PROBLEM TO SOLVE —
Write out the data again in full, exactly as it reads.

=======

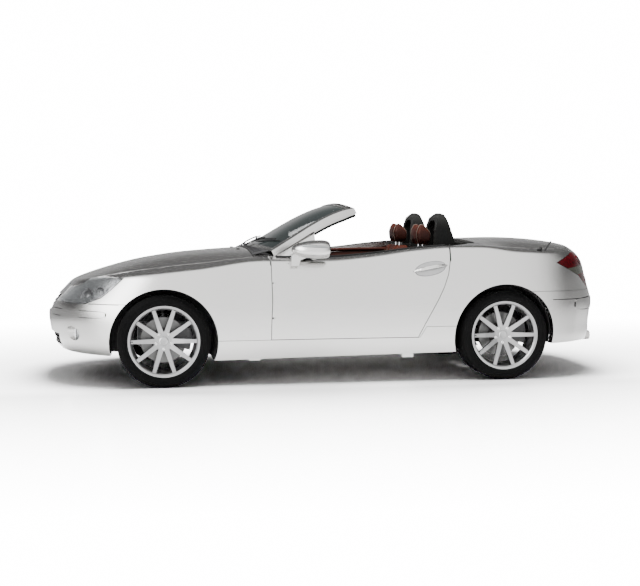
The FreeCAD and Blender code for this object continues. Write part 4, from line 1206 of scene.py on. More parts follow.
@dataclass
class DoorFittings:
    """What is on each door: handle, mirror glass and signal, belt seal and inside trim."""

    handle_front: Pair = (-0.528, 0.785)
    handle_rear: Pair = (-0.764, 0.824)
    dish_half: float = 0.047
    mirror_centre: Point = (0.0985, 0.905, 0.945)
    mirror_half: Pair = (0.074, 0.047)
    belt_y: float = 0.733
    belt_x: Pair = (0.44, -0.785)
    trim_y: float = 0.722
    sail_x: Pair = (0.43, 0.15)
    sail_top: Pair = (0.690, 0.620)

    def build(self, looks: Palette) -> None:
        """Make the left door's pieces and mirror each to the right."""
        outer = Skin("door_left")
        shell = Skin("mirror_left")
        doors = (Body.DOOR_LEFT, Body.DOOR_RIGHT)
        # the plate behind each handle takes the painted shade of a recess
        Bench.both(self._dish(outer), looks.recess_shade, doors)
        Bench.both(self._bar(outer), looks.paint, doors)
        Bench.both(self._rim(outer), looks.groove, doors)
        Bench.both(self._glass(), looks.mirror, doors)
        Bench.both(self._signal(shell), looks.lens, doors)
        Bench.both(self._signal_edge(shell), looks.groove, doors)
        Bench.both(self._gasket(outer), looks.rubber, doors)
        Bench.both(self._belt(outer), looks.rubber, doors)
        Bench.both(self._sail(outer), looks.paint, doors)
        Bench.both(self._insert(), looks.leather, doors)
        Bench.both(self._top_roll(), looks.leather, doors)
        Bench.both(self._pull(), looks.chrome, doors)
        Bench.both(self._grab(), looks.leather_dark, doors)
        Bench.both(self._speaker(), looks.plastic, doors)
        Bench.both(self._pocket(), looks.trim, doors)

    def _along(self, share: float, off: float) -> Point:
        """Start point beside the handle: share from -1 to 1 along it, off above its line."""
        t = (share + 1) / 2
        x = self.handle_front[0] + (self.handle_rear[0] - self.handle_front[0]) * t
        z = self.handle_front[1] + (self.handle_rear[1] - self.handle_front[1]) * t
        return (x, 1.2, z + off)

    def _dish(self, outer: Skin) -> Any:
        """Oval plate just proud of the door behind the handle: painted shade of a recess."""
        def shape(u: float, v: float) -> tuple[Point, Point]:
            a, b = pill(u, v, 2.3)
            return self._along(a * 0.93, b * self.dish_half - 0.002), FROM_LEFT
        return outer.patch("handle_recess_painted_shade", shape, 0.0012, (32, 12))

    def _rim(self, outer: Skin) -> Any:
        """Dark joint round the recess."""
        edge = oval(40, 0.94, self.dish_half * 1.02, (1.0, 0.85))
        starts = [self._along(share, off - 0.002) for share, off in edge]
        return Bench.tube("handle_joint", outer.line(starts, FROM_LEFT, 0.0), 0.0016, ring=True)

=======

TASK OUTPUT —
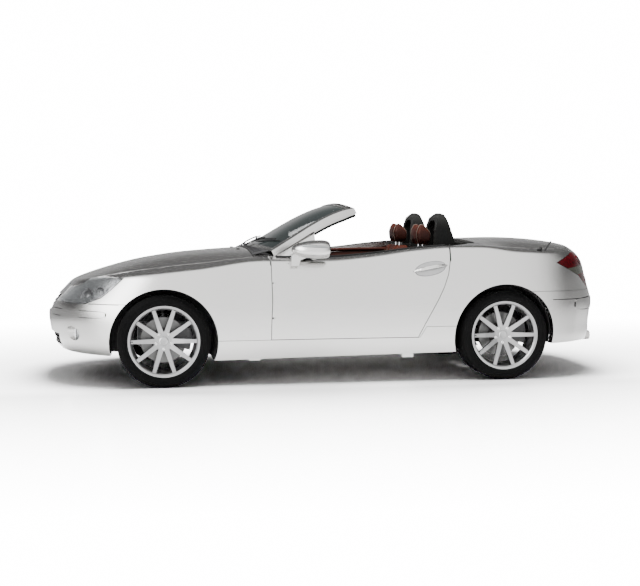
The FreeCAD and Blender code for this object continues. Write part 4, from line 1206 of scene.py on. More parts follow.
@dataclass
class DoorFittings:
    """What is on each door: handle, mirror glass and signal, belt seal and inside trim."""

    handle_front: Pair = (-0.528, 0.785)
    handle_rear: Pair = (-0.764, 0.824)
    dish_half: float = 0.047
    mirror_centre: Point = (0.0985, 0.905, 0.945)
    mirror_half: Pair = (0.074, 0.047)
    belt_y: float = 0.733
    belt_x: Pair = (0.44, -0.785)
    trim_y: float = 0.722
    sail_x: Pair = (0.43, 0.15)
    sail_top: Pair = (0.690, 0.620)

    def build(self, looks: Palette) -> None:
        """Make the left door's pieces and mirror each to the right."""
        outer = Skin("door_left")
        shell = Skin("mirror_left")
        doors = (Body.DOOR_LEFT, Body.DOOR_RIGHT)
        # the plate behind each handle takes the painted shade of a recess
        Bench.both(self._dish(outer), looks.recess_shade, doors)
        Bench.both(self._bar(outer), looks.paint, doors)
        Bench.both(self._rim(outer), looks.groove, doors)
        Bench.both(self._glass(), looks.mirror, doors)
        Bench.both(self._signal(shell), looks.lens, doors)
        Bench.both(self._signal_edge(shell), looks.groove, doors)
        Bench.both(self._gasket(outer), looks.rubber, doors)
        Bench.both(self._belt(outer), looks.rubber, doors)
        Bench.both(self._sail(outer), looks.paint, doors)
        Bench.both(self._insert(), looks.leather, doors)
        Bench.both(self._top_roll(), looks.leather, doors)
        Bench.both(self._pull(), looks.chrome, doors)
        Bench.both(self._grab(), looks.leather_dark, doors)
        Bench.both(self._speaker(), looks.plastic, doors)
        Bench.both(self._pocket(), looks.trim, doors)

    def _along(self, share: float, off: float) -> Point:
        """Start point beside the handle: share from -1 to 1 along it, off above its line."""
        t = (share + 1) / 2
        x = self.handle_front[0] + (self.handle_rear[0] - self.handle_front[0]) * t
        z = self.handle_front[1] + (self.handle_rear[1] - self.handle_front[1]) * t
        return (x, 1.2, z + off)

    def _dish(self, outer: Skin) -> Any:
        """Oval plate just proud of the door behind the handle: painted shade of a recess."""
        def shape(u: float, v: float) -> tuple[Point, Point]:
            a, b = pill(u, v, 2.3)
            return self._along(a * 0.93, b * self.dish_half - 0.002), FROM_LEFT
        return outer.patch("handle_recess_painted_shade", shape, 0.0012, (32, 12))

    def _rim(self, outer: Skin) -> Any:
        """Dark joint round the recess."""
        edge = oval(40, 0.94, self.dish_half * 1.02, (1.0, 0.85))
        starts = [self._along(share, off - 0.002) for share, off in edge]
        return Bench.tube("handle_joint", outer.line(starts, FROM_LEFT, 0.0), 0.0016, ring=True)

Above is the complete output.